If I have a hash in Perl that contains complete and sequential integer mappings (ie, all keys from from 0 to n are mapped to something, no keys outside of this), is there a mean

Answer 1

OK, this is not very "built in" but works. It's also IMHO preferrable to any solution involving "sort" as it's faster.

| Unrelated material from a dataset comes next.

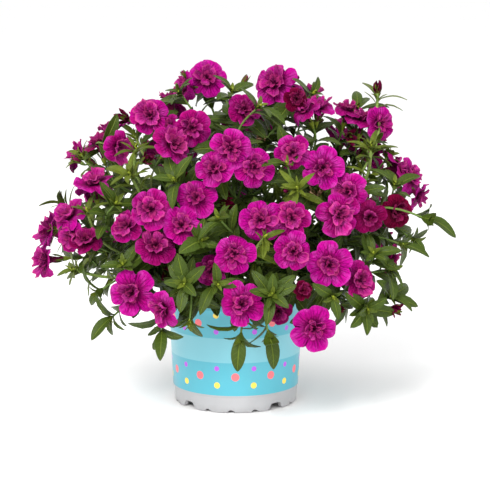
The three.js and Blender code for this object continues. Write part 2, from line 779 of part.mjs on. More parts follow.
// Of the shortest moves towards a neighbour that sink a bloom firmly into every cluster that it crosses,
// the one that makes the plainest joint.
function pressInto(crowd, bloom, others) {
  const moves = others
    .map((other) => other.place.clone().sub(bloom.place))
    .sort((a, b) => a.length() - b.length())
    .slice(0, CLUSTER.neighbours)
    .flatMap((way) => CLUSTER.steps.map((step) => way.clone().setLength(step)))
    .flatMap((move) => CLUSTER.lifts.map((lift) => move.clone().addScaledVector(bloom.inward, lift)))
    .sort((a, b) => strain(a, bloom) - strain(b, bloom));
  let best = null;
  let longest = Infinity;
  for (const move of moves) {
    if (strain(move, bloom) > longest) break;
    const pressed = { ...bloom, place: bloom.place.clone().add(move) };
    const solid = bloomSolid(pressed);
    const clusters = [...new Set(crowd.met(solid).map((member) => member.owner))];
    if (!clusters.length || clusters.some((cluster) => !cluster.blooms)) continue;
    if (clusters.reduce((sum, cluster) => sum + cluster.blooms.length, 1) > CLUSTER.largest) continue;
    const sunkIn = ({ solids }) => solids.reduce((sum, other) => sum + solid.intersect(other).volume(), 0);
    if (Math.min(...clusters.map(sunkIn)) < CLUSTER.shared) continue;
    const facets = joined([solid, ...clusters.flatMap((cluster) => cluster.solids)]).numTri();
    if (!best) longest = strain(move, bloom) + CLUSTER.spare;
    if (!best || facets < best.facets) best = { bloom: pressed, solid, clusters, facets };
  }
  return best;
}

// A move counts less along the line that the bloom is seen on than across it.
function strain(move, bloom) {
  const along = move.dot(bloom.inward);
  return Math.hypot(move.clone().addScaledVector(bloom.inward, -along).length(), 0.4 * along);
}

// Grows a twig that ends along axis, from the first stem that it can reach without crossing another
// node, and where possible without crossing its own stem's twigs either.
function growTwig(crowd, stems, end, axis, last, lastRadius) {
  for (const [pass, stemsTried] of TWIG.stemsTried.entries()) {
    for (const { stem, joints } of twigRoutes(stems, end, axis, stemsTried)) {
      const solid = twigSolid(joints, last, lastRadius);
      if (crowd.crosses(solid, (m) => m.owner !== stem || (!pass && m !== stem.member))) continue;
      const twig = { stem, joints, member: crowd.add(solid, stem) };
      stem.twigs.push(twig);
      return twig;
    }
  }
  return null;
}

// Grows the first variant of a leaf that crosses nothing but the twig that it stands on.
function growLeaf(crowd, twig, variants) {
  const others = (m) => m !== twig.member && m !== twig.stem.member;
  for (const leaf of variants) {
    if (crowd.crosses(leafSolid(leaf, CLEARANCE), (m) => m.owner !== twig.stem)) continue;
    const solid = leafSolid(leaf);
    if (crowd.crosses(solid, others)) continue;
    twig.stem.leaves.push(crowd.add(solid, twig.stem));
    return;
  }
}

// Grows each bloom's stalk, with a calyx that the bloom's tube ends in.
function growStalks(crowd, stems, blooms) {
  return blooms.map((bloom) => {
    const seat = bloom.place.clone().addScaledVector(bloom.axis, -TUBE_END * bloom.radius - SEAT_GAP);
    const neck = seat.clone().addScaledVector(bloom.axis, -TWIG.calyxLength);
    const twig = growTwig(crowd, stems, neck, bloom.axis, seat, TWIG.calyxRadius);
    if (!twig) throw new Error("no stem reaches bloom " + bloom.seed);
    return { twig, joints: twig.joints, bloom };
  });
}

function growStalkLeaves(crowd, stalks) {
  for (const stalk of stalks) {
    for (let joint = 1; joint <= stalk.bloom.stalkLeaves; joint++) {
      growLeaf(crowd, stalk.twig, stalkLeaf(stalk, joint));
    }
  }
}

// Grows the leafy tips. One that finds no room is left out.
function growTips(crowd, stems) {
  for (const wanted of wantedTips()) {
    const grown = firstOf(SHIFTS.slice(0, TWIG.shiftsTried), (shift) => {
      const tip = moved(wanted, shift);
      const neck = tip.place.clone().addScaledVector(tip.axis, -TWIG.tipLength);
      const twig = growTwig(crowd, stems, neck, tip.axis, tip.place, TWIG.tipRadius);
      return twig && { twig, tip };
    });
    if (grown) for (const variants of tipLeaves(grown.tip)) growLeaf(crowd, grown.twig, variants);
  }
}

const crowd = new Crowd();
const stems = mainStems();
const pot = potSolid();
const soil = soilSolid(stems);
crowd.add(pot, "pot");
crowd.add(soil, "soil");
for (const stem of stems) stem.member = crowd.add(stem.main, stem);
const clusters = seatBlooms(crowd, wantedBlooms());
const stalks = growStalks(crowd, stems, clusters.flatMap((cluster) => cluster.blooms));
growTips(crowd, stems);
growStalkLeaves(crowd, stalks);

// ---------------------------------------------------------------- the finished group

const MATERIALS = {
  pot: new THREE.MeshStandardMaterial({ color: 0x45c3d6, roughness: 0.4, metalness: 0 }),
  soil: new THREE.MeshStandardMaterial({ color: 0x2b1d14, roughness: 0.95, metalness: 0 }),
  foliage: new THREE.MeshStandardMaterial({ color: 0x4a6b2a, roughness: 0.6, metalness: 0 }),
  petals: new THREE.MeshStandardMaterial({ color: 0xbf1090, roughness: 0.6, metalness: 0 }),
};

function meshOf(name, solids, material) {
  const { numProp, vertProperties, triVerts } = joined(solids).getMesh();
  const positions = vertProperties.filter((_, i) => i % numProp < 3);
  const geometry = new THREE.BufferGeometry();
  geometry.setAttribute("position", new THREE.BufferAttribute(positions, 3));
  geometry.setIndex([...triVerts]);
  geometry.computeVertexNormals();
  const mesh = new THREE.Mesh(geometry, material);
  mesh.name = name;
  return mesh;
}

// One solid of several, without vertices that hardly shape it.
function joined(solids) {
  return wasm.Manifold.union(solids).asOriginal().simplify(FINEST_STEP);
}

function partsOf({ main, twigs, leaves }) {
  return [main, ...twigs.map((twig) => twig.member.solid), ...leaves.map((member) => member.solid)];
}

const plant = new THREE.Group();
const numbered = (name, i) => `${name}_${String(i + 1).padStart(2, "0")}`;
plant.add(meshOf("pot", [pot], MATERIALS.pot));
plant.add(meshOf("soil", [soil], MATERIALS.soil));
stems.forEach((stem, i) => plant.add(meshOf(numbered("leafy_stem", i), partsOf(stem), MATERIALS.foliage)));
clusters.forEach(({ solids }, i) => plant.add(meshOf(numbered("bloom", i), solids, MATERIALS.petals)));
export default plant;
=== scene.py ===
"""A double-flowered calibrachoa in a printed plastic pot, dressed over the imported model.

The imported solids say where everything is. Each calyx ends in a plain three-sided face, which carries a
bloom, and each leaf ends in a corner with three edges. Lengths are in millimetres until a piece is made.
"""

import itertools
import math
from dataclasses import dataclass, field
from types import SimpleNamespace as Sizes

import bpy
import numpy as np
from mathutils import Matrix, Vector, kdtree


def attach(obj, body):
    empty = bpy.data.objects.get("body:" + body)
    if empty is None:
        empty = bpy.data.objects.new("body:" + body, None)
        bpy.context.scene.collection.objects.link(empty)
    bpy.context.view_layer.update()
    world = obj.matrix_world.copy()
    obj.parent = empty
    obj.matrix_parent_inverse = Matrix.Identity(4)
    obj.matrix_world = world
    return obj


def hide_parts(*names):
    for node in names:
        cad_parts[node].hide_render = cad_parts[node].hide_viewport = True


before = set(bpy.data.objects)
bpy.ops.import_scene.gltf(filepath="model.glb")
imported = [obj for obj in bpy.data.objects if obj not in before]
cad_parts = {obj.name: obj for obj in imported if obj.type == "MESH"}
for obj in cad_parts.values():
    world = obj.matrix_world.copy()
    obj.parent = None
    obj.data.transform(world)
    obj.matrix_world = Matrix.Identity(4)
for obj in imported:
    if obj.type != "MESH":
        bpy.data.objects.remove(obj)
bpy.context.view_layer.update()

MM = 0.001
TURN = 2 * math.pi
UP = np.array((0.0, 0.0, 1.0))
FRONT = np.array((0.0, -1.0, 0.0))
RIGHT = np.array((1.0, 0.0, 0.0))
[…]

map { $array[$_] = $hash{$_} } keys %hash; # Or use foreach instead of map

Otherwise, less efficient:

my @array = map { $hash{$_} } sort { $a<=>$b } keys %hash;

Answer 2

$Hash_value = 
{
'54' => 'abc',
'55' => 'def',
'56' => 'test',
};
while (my ($key,$value) = each %{$Hash_value})
{
 print "\n $key > $value";
}

Answer 3

This will leave keys not defined in %hashed_keys as undef:

# if we're being nitpicky about when and how much memory
# is allocated for the array (for run-time optimization):
my @keys_arr = (undef) x scalar %hashed_keys;

@keys_arr[(keys %hashed_keys)] =
    @hashed_keys{(keys %hashed_keys)};

And, if you're using references:

@{$keys_arr}[(keys %{$hashed_keys})] = 
    @{$hashed_keys}{(keys %{$hashed_keys})};

Or, more dangerously, as it assumes what you said is true (it may not always be true … Just sayin'!):

@keys_arr = @hashed_keys{(sort {$a <=> $b} keys %hashed_keys)};

But this is sort of beside the point. If they were integer-indexed to begin with, why are they in a hash now?

Answer 4

As DVK said, there is no built in way, but this will do the trick:

my @array = map {$hash{$_}} sort {$a <=> $b} keys %hash;

or this:

my @array;

keys %hash;

while (my ($k, $v) = each %hash) {
    $array[$k] = $v
}

benchmark to see which is faster, my guess would be the second.

Answer 5

Perl does not provide a built-in to solve your problem.

If you know that the keys cover a particular range 0..N, you can leverage that fact:

my $n = keys(%hash) - 1;
my @keys_and_values = map { $_ => $hash{$_} } 0 .. $n;
my @just_values     = @hash{0 .. $n};